Gosh yes, it’s the only way to fry.
A college buddy had those or their equivalent which, along with the old man’s Klipschorns, initiated my decision 12 years ago to get the Klipsch Chorus ll, which I’ve since built the rest of my system around. Yeah, at near 90 pounds each I don’t move 'em around much. For over a decade now I’ve pushed them to the limit with extensive rock, jazz and H.E. demands and they’ve consistently blown me away with their performance.
I’ve given the small speaker systems a demo and they do nothing for me. It’s not just that my wife has pulled into the detached garage in her car with the windows up, air and stereo running and has been able to identify what song I was pulverizing the walls with in our house. It’s that these speakers do it so purely, so effortlessly, that the sound is so rich. They insure music will be the religious experience it was intended to be.

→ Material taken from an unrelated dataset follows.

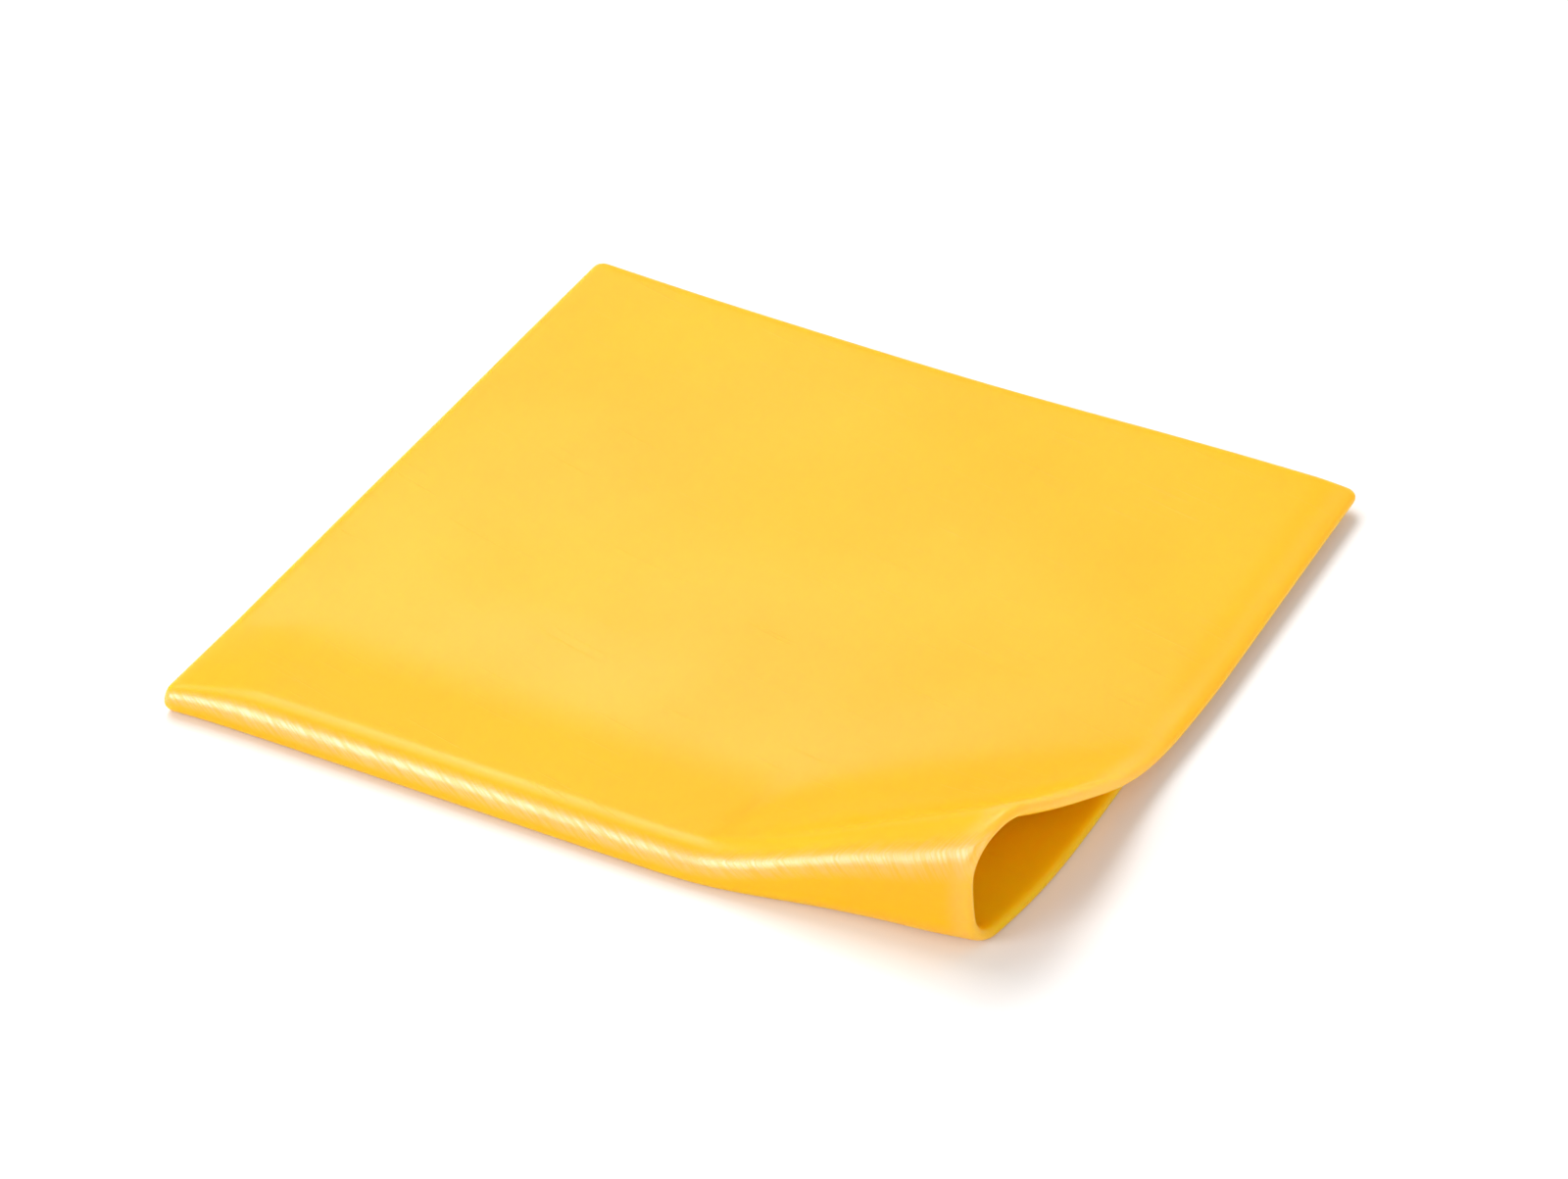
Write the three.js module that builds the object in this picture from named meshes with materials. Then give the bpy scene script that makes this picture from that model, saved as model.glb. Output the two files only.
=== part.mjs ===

I grew up with a big pair of Sonys, they were definitely furniture, and for a long time I felt like a lot of guys here, that these new-fangled little-bitties can’t be as good, but I’ve since concluded the best would actually be a combination. I remember the first time I heard a friend’s new PC speaker set, that was one of the early generation Cambridge satellite sets, and was really impressed with the punch it delivered. Later I got my own mid-range Logitech 5.1 system and was more than happy with it. The sub is a big difference.